━━━━━ Source material ━━━━━

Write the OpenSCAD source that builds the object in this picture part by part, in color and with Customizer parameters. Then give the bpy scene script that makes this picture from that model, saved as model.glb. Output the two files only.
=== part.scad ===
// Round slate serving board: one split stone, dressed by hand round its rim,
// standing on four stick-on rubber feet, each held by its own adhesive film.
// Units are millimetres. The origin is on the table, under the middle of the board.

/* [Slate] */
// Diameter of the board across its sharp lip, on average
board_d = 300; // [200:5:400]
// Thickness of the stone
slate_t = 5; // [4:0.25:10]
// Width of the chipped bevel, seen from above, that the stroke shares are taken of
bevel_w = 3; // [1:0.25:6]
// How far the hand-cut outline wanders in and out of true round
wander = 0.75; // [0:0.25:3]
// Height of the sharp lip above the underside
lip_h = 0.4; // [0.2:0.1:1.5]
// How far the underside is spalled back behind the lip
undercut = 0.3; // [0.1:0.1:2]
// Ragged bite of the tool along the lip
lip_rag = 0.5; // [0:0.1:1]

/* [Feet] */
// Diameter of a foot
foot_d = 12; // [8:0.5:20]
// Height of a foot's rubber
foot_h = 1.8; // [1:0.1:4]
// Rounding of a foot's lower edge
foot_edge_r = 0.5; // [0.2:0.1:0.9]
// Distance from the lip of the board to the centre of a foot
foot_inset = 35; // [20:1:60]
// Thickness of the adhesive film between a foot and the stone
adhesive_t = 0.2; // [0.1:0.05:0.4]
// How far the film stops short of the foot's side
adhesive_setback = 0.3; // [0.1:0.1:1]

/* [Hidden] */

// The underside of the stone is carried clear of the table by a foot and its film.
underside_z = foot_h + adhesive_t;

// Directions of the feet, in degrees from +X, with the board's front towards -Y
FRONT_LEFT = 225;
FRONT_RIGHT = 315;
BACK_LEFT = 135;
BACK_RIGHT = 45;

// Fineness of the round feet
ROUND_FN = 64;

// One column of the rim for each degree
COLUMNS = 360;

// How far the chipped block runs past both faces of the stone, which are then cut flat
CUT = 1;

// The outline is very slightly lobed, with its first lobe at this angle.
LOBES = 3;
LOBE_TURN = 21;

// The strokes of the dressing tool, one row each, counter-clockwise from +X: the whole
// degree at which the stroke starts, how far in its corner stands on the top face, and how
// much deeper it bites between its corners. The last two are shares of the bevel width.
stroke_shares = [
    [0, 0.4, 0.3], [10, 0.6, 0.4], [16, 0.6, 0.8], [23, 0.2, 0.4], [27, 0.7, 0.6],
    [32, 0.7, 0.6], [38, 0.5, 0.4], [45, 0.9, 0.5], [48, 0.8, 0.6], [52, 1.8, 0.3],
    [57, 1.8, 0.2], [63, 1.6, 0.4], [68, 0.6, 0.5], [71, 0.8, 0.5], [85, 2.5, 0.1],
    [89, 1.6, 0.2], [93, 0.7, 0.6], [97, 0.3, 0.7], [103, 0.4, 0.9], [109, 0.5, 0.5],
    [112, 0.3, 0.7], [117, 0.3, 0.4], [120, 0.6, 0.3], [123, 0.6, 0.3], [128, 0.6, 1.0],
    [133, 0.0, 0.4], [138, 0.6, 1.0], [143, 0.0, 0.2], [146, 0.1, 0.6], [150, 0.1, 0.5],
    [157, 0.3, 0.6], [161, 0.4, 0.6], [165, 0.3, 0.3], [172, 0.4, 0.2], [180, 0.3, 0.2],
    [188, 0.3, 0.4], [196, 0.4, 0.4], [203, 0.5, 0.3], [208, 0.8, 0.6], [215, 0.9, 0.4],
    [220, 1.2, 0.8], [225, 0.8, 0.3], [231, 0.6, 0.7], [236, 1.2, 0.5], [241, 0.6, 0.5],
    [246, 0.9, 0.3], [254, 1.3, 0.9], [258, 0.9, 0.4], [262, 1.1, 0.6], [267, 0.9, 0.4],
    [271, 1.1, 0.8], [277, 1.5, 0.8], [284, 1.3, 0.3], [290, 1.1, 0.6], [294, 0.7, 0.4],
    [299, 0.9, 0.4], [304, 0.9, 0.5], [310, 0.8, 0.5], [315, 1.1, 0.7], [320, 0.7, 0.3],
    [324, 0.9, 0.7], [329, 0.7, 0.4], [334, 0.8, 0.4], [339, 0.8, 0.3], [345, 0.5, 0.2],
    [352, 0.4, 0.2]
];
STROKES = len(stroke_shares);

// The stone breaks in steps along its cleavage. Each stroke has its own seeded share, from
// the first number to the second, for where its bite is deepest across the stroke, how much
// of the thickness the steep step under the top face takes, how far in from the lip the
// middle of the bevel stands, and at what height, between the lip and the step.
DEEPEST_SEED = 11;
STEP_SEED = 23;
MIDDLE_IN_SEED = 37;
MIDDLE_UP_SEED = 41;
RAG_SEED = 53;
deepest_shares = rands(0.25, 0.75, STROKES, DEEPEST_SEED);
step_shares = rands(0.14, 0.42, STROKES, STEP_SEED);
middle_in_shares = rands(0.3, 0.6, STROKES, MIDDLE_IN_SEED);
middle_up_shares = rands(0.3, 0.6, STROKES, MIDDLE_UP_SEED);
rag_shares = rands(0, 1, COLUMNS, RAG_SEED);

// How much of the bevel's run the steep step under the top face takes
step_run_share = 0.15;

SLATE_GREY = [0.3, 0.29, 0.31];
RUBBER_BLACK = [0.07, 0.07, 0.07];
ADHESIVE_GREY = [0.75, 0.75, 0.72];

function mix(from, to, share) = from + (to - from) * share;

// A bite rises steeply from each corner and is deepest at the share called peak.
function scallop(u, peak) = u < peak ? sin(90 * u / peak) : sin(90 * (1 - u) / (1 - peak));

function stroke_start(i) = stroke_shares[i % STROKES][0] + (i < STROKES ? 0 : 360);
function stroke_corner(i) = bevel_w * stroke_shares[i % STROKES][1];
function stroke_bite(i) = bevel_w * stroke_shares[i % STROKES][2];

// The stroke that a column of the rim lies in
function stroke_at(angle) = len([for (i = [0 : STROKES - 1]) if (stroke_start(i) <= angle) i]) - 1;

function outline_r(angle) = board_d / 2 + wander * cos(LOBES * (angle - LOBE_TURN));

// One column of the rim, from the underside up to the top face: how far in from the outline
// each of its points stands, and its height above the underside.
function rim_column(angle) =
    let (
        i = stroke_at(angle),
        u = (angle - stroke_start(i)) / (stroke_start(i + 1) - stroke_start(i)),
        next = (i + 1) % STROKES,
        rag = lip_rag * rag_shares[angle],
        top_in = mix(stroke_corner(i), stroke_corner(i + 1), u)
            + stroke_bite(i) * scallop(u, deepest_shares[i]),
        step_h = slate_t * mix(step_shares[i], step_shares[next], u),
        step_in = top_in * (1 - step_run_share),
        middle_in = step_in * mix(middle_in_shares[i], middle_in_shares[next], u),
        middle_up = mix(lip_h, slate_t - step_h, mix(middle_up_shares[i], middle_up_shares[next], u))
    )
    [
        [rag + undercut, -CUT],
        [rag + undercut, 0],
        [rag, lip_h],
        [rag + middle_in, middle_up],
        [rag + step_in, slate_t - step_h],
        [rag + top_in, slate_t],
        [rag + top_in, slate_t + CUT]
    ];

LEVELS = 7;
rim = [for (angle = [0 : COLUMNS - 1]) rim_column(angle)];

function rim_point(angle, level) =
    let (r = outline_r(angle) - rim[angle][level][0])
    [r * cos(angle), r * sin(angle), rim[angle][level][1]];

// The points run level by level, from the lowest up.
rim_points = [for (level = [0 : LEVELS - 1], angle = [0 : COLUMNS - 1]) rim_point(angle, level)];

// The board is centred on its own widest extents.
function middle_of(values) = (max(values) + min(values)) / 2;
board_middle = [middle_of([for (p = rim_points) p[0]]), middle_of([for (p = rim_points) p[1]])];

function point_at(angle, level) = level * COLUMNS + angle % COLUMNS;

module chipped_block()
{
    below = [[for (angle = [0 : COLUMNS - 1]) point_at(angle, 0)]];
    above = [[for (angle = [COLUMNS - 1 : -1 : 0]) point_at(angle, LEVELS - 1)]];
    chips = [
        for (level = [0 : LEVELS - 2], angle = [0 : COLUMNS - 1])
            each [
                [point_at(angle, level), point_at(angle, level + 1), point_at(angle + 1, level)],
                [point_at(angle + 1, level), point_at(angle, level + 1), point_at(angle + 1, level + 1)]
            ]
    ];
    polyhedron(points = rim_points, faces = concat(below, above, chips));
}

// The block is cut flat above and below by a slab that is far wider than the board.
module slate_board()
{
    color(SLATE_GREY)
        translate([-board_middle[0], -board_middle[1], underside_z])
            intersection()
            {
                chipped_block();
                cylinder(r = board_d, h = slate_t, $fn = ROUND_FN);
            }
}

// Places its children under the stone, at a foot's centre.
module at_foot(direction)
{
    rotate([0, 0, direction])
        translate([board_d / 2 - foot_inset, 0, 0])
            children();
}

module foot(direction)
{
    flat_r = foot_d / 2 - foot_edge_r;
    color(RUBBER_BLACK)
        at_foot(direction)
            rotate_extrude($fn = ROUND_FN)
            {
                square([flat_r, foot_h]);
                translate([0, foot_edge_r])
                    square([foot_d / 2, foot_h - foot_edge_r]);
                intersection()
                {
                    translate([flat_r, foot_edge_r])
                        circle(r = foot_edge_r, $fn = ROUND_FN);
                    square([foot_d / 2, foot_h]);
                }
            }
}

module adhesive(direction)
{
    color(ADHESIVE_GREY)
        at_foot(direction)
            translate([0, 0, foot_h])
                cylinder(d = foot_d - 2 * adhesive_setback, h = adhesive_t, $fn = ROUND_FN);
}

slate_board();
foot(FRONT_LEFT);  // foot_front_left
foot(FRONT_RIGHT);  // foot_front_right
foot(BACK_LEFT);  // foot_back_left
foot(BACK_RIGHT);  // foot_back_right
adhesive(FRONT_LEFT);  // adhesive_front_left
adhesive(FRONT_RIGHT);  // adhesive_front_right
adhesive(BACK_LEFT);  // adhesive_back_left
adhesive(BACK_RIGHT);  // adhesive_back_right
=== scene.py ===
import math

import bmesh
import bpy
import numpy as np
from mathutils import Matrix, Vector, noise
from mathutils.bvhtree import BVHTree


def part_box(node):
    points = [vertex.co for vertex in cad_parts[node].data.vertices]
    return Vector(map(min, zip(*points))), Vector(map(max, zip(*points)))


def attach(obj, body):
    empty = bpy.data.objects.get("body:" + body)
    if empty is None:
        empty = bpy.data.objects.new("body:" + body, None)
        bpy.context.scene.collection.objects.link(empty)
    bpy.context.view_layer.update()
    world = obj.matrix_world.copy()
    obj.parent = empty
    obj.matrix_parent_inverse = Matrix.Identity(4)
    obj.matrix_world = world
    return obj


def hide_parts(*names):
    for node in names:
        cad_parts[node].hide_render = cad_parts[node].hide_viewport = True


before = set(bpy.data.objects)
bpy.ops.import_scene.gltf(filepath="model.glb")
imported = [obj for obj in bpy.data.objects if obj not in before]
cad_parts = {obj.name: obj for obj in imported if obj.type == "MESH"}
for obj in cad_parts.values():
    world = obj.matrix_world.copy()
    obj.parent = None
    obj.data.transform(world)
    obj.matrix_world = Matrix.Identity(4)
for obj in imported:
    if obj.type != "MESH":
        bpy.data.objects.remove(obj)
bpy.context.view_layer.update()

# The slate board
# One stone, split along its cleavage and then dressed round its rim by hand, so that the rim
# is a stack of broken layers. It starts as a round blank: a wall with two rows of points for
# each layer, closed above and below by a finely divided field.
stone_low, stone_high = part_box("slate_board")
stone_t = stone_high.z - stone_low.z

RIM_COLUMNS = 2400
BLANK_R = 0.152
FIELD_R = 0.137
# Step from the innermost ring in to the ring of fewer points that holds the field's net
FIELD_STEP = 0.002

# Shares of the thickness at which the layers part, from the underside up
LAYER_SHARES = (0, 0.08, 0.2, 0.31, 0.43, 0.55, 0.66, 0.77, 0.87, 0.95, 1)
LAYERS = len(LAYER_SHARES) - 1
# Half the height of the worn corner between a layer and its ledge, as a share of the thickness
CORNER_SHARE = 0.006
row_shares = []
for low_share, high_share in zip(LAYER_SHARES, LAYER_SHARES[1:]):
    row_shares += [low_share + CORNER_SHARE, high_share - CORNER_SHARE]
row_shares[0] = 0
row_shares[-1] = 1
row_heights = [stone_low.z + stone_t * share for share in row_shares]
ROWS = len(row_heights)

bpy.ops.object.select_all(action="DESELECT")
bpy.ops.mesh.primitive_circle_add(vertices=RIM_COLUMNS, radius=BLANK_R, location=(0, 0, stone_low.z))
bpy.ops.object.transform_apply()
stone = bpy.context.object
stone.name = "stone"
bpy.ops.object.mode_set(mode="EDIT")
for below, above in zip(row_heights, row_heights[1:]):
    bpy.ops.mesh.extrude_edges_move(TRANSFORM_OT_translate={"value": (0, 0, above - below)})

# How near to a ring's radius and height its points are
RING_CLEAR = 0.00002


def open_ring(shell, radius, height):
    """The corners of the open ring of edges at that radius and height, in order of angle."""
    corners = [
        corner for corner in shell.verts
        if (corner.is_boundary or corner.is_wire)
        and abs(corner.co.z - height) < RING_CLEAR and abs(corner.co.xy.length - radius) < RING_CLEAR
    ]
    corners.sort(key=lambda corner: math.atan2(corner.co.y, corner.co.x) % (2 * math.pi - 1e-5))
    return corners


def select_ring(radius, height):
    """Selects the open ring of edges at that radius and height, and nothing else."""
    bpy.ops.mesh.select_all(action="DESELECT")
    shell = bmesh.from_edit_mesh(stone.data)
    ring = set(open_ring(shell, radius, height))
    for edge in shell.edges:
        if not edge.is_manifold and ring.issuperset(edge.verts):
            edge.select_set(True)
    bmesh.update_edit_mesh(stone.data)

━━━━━

(Your task) Reproduce, exactly as written, the stretch of lines whose first line is the one with "obj.parent = None" and whose last line is the one with "RING_CLEAR = 0.00002".

(Result for this task)
    obj.parent = None
    obj.data.transform(world)
    obj.matrix_world = Matrix.Identity(4)
for obj in imported:
    if obj.type != "MESH":
        bpy.data.objects.remove(obj)
bpy.context.view_layer.update()

# The slate board
# One stone, split along its cleavage and then dressed round its rim by hand, so that the rim
# is a stack of broken layers. It starts as a round blank: a wall with two rows of points for
# each layer, closed above and below by a finely divided field.
stone_low, stone_high = part_box("slate_board")
stone_t = stone_high.z - stone_low.z

RIM_COLUMNS = 2400
BLANK_R = 0.152
FIELD_R = 0.137
# Step from the innermost ring in to the ring of fewer points that holds the field's net
FIELD_STEP = 0.002

# Shares of the thickness at which the layers part, from the underside up
LAYER_SHARES = (0, 0.08, 0.2, 0.31, 0.43, 0.55, 0.66, 0.77, 0.87, 0.95, 1)
LAYERS = len(LAYER_SHARES) - 1
# Half the height of the worn corner between a layer and its ledge, as a share of the thickness
CORNER_SHARE = 0.006
row_shares = []
for low_share, high_share in zip(LAYER_SHARES, LAYER_SHARES[1:]):
    row_shares += [low_share + CORNER_SHARE, high_share - CORNER_SHARE]
row_shares[0] = 0
row_shares[-1] = 1
row_heights = [stone_low.z + stone_t * share for share in row_shares]
ROWS = len(row_heights)

bpy.ops.object.select_all(action="DESELECT")
bpy.ops.mesh.primitive_circle_add(vertices=RIM_COLUMNS, radius=BLANK_R, location=(0, 0, stone_low.z))
bpy.ops.object.transform_apply()
stone = bpy.context.object
stone.name = "stone"
bpy.ops.object.mode_set(mode="EDIT")
for below, above in zip(row_heights, row_heights[1:]):
    bpy.ops.mesh.extrude_edges_move(TRANSFORM_OT_translate={"value": (0, 0, above - below)})

# How near to a ring's radius and height its points are
RING_CLEAR = 0.00002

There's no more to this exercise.